*SHORT TASK*.
Reproduce exactly the lines from the one containing "lip to the middle of the floor" down to the one containing "obj.matrix_parent_inverse = Matrix.Identity(4)", including both of those lines, and nothing else.

════════════════

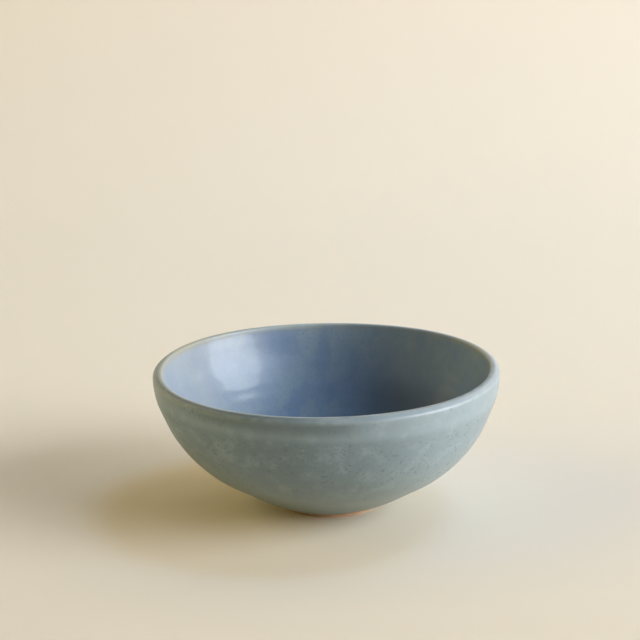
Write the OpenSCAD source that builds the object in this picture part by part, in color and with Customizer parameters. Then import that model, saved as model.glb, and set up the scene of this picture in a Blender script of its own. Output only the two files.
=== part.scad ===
// Hand-thrown stoneware prep bowl: a small foot, walls that open wide and come
// up nearly upright, and a soft bevelled lip. The clay body carries two coats of
// satin glaze, one inside and one outside, which meet on the crown of the lip.
// The bowl stands on z = 0 with its axis on Z. Lengths are in millimetres.

/* [Bowl] */
// Width across the glazed wall just below the lip
rim_d = 150; // [120:1:180]
// Height from the table to the glazed crown of the lip
bowl_h = 61.2; // [50:0.1:75]

/* [Clay body] */
// Thickness of the clay wall at the lip
wall_t = 3.5; // [2.8:0.1:4.5]
// Thickness of the clay at the middle of the floor, above the recess
floor_t = 4.6; // [3.5:0.1:6]

/* [Lip] */
// Fall of the outer bevel, from the crown of the lip to its outer corner
lip_drop = 1.4; // [0.8:0.1:2.2]
// Width of the crown, on its outer side, that is smoothed into the bevel
crown_round = 1; // [0.6:0.1:1.4]
// Length each side of the outer corner that is smoothed round
corner_round = 0.5; // [0.2:0.1:0.7]

/* [Foot] */
// Width across the foot ring where it stands
foot_d = 44; // [36:1:56]
// Width of the foot ring's underside, with its two rounded edges
foot_ring_w = 4.8; // [3.5:0.1:7]
// Depth of the turned recess inside the foot ring
recess_depth = 2; // [1.4:0.1:3]
// Length each side of a foot corner that is smoothed round
foot_round = 0.6; // [0.3:0.1:0.9]

/* [Glaze] */
// Thickness of each coat of glaze
glaze_t = 0.4; // [0.25:0.05:0.6]
// Height of bare clay from the table to where the outer coat starts
bare_h = 2; // [1.6:0.1:3]

/* [Hidden] */

$fn = 144;
wall_steps = 36;
corner_steps = 4;

// The clay without its glaze
clay_r = rim_d / 2 - glaze_t;
clay_h = bowl_h - glaze_t;
inner_r = clay_r - wall_t;
foot_r = foot_d / 2;
ring_inner_r = foot_r - foot_ring_w;
floor_z = recess_depth + floor_t;

// The crown lies nearer the inside of the wall, so the bevel is the wider side
crown_share = 0.76;
bevel_w = wall_t * crown_share;
inner_round = wall_t - bevel_w;

// The foot leans out a little on its way up to the glaze line, and the
// recess is cut with a sloping side
foot_lean = bare_h / 6;
recess_slope = recess_depth / 2;

// Corners and ends of the section, as [radius, height]
ring_inner = [ring_inner_r, 0];
ring_outer = [foot_r, 0];
glaze_line = [foot_r + foot_lean, bare_h];
lip_outer = [clay_r, clay_h - lip_drop];
wall_top = lip_outer - [0, corner_round];
crown = [clay_r - bevel_w, clay_h];
crown_outer = crown + [crown_round, 0];
crown_inner = [inner_r, clay_h];
inner_top = crown_inner - [0, inner_round];
floor_middle = [0, floor_z];
recess_middle = [0, recess_depth];
recess_edge = [ring_inner_r - recess_slope, recess_depth];

// Control points of the outer wall, as shares of the way from the glaze line
// to the top of the wall
outer_wall_shares = [[0, 0], [0.18, 0.04], [0.545, 0.235], [0.85, 0.36], [0.992, 0.81], [1, 1]];
// Control points of the inner wall, as shares of the way from the middle of
// the floor to the top of the inside
inner_wall_shares = [[1, 1], [0.985, 0.74], [0.9, 0.42], [0.64, 0.1], [0.35, 0], [0, 0]];

// Control points placed by their shares of the way from a to b
function placed(shares, a, b) =
    [for (s = shares) [a.x + s.x * (b.x - a.x), a.y + s.y * (b.y - a.y)]];

// Control points that round the corner c, between a and b, over a length each side
function rounded(a, c, b, reach) =
    [c + (a - c) * reach / norm(a - c), c, c + (b - c) * reach / norm(b - c)];

// Point at t along the Bezier curve with control points c
function bezier(c, t) =
    len(c) == 1 ? c[0] : bezier([for (i = [0 : len(c) - 2]) c[i] * (1 - t) + c[i + 1] * t], t);

// Points along a curve, from its step a to its step b out of all its steps
function run(c, a, b, steps) = [for (i = [a : b]) bezier(c, i / steps)];

// The next three lists follow the clay from the middle of the recess, out and
// up to the crown, and down inside to the middle of the floor
underside = concat(
    [recess_middle],
    run(rounded(recess_middle, recess_edge, ring_inner, foot_round), 0, corner_steps, corner_steps),
    run(rounded(recess_edge, ring_inner, ring_outer, foot_round), 0, corner_steps, corner_steps),
    run(rounded(ring_inner, ring_outer, glaze_line, foot_round), 0, corner_steps, corner_steps)
);
outside = concat(
    run(placed(outer_wall_shares, glaze_line, wall_top), 0, wall_steps - 1, wall_steps),
    run(rounded(wall_top, lip_outer, crown_outer, corner_round), 0, corner_steps, corner_steps),
    run(rounded(lip_outer, crown_outer, crown, crown_round), 0, corner_steps, corner_steps)
);
inside = concat(
    run(rounded(crown, crown_inner, inner_top, inner_round), 1, corner_steps, corner_steps),
    run(placed(inner_wall_shares, floor_middle, inner_top), 1, wall_steps, wall_steps)
);

// The glazed side of the clay, and the same run carried out by the glaze
glazed = concat(outside, inside);
crown_i = len(outside) - 1;
floor_i = len(glazed) - 1;

// Direction away from the clay at point i. The floor is level on the axis.
function away(i) =
    let (behind = glazed[max(i - 1, 0)],
         ahead = i < floor_i ? glazed[i + 1] : [-behind.x, behind.y],
         along = (ahead - behind) / norm(ahead - behind))
    [along.y, -along.x];

module turned(points) {
    rotate_extrude() polygon(points);
}

// Coat of glaze on the clay, from point a to point b of the glazed side
module coat(a, b) {
    turned(concat(
        [for (i = [a : b]) glazed[i]],
        [for (i = [b : -1 : a]) glazed[i] + away(i) * glaze_t]
    ));
}

// Fired stoneware, thrown and trimmed in one piece with its foot
module clay_body() {
    color("peru") turned(concat(underside, glazed));
}

// Poured coat inside, from the crown of the lip to the middle of the floor
module liner_glaze() {
    color("slategray") coat(crown_i, floor_i);
}

// Dipped coat outside, from the glaze line up to the crown of the lip
module outer_glaze() {
    color("lightslategray") coat(0, crown_i);
}

clay_body();
liner_glaze();
outer_glaze();
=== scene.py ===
"""Hand-thrown stoneware prep bowl: the fired clay with its bare trimmed foot, and the
two coats of satin blue-grey glaze that meet on the crown of its lip.

Each piece is a turned section, a run of radius and height, swept round the Z axis
on a grid of rows along the section and columns round the bowl.
"""

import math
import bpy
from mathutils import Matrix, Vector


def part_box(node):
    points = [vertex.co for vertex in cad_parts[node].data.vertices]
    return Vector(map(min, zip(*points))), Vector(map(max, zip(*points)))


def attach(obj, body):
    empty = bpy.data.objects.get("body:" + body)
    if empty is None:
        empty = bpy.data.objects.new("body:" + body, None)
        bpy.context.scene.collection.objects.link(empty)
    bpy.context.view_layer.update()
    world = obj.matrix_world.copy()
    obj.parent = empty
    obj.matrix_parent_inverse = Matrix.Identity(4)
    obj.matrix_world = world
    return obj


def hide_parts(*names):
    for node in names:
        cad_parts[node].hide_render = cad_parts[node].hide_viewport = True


bl_info = {
    "name": "Thrown Prep Bowl",
    "version": (1, 0, 0),
    "blender": (4, 5, 0),
    "location": "3D View > Sidebar > Prep Bowl",
    "description": "Makes a hand-thrown stoneware prep bowl with satin blue-grey glaze",
    "category": "Add Mesh",
}

import bpy
import numpy as np
from bpy.props import FloatProperty, FloatVectorProperty, IntProperty, PointerProperty
from mathutils import Vector

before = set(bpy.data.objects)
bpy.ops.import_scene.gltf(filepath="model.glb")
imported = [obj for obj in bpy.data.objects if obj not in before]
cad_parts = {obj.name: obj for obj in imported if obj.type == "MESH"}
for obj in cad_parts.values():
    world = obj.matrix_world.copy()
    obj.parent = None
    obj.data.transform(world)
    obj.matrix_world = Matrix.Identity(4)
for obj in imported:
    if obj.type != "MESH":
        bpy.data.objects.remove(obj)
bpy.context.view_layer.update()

MM = 0.001

# Control points of the outer wall, as shares of the way from the glaze line to the
# top of the wall
OUTER_WALL_SHARES = [[0, 0], [0.18, 0.04], [0.545, 0.235], [0.85, 0.36], [0.992, 0.81], [1, 1]]
# Control points of the inner wall, as shares of the way from the middle of the floor
# to the top of the inside
INNER_WALL_SHARES = [[1, 1], [0.985, 0.74], [0.9, 0.42], [0.64, 0.1], [0.35, 0], [0, 0]]
# The crown lies nearer the inside of the wall, so the bevel is the wider side
CROWN_SHARE = 0.76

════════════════

*EXERCISE SOLUTION*.
// Poured coat inside, from the crown of the lip to the middle of the floor
module liner_glaze() {
    color("slategray") coat(crown_i, floor_i);
}

// Dipped coat outside, from the glaze line up to the crown of the lip
module outer_glaze() {
    color("lightslategray") coat(0, crown_i);
}

clay_body();
liner_glaze();
outer_glaze();
=== scene.py ===
"""Hand-thrown stoneware prep bowl: the fired clay with its bare trimmed foot, and the
two coats of satin blue-grey glaze that meet on the crown of its lip.

Each piece is a turned section, a run of radius and height, swept round the Z axis
on a grid of rows along the section and columns round the bowl.
"""

import math
import bpy
from mathutils import Matrix, Vector


def part_box(node):
    points = [vertex.co for vertex in cad_parts[node].data.vertices]
    return Vector(map(min, zip(*points))), Vector(map(max, zip(*points)))


def attach(obj, body):
    empty = bpy.data.objects.get("body:" + body)
    if empty is None:
        empty = bpy.data.objects.new("body:" + body, None)
        bpy.context.scene.collection.objects.link(empty)
    bpy.context.view_layer.update()
    world = obj.matrix_world.copy()
    obj.parent = empty
    obj.matrix_parent_inverse = Matrix.Identity(4)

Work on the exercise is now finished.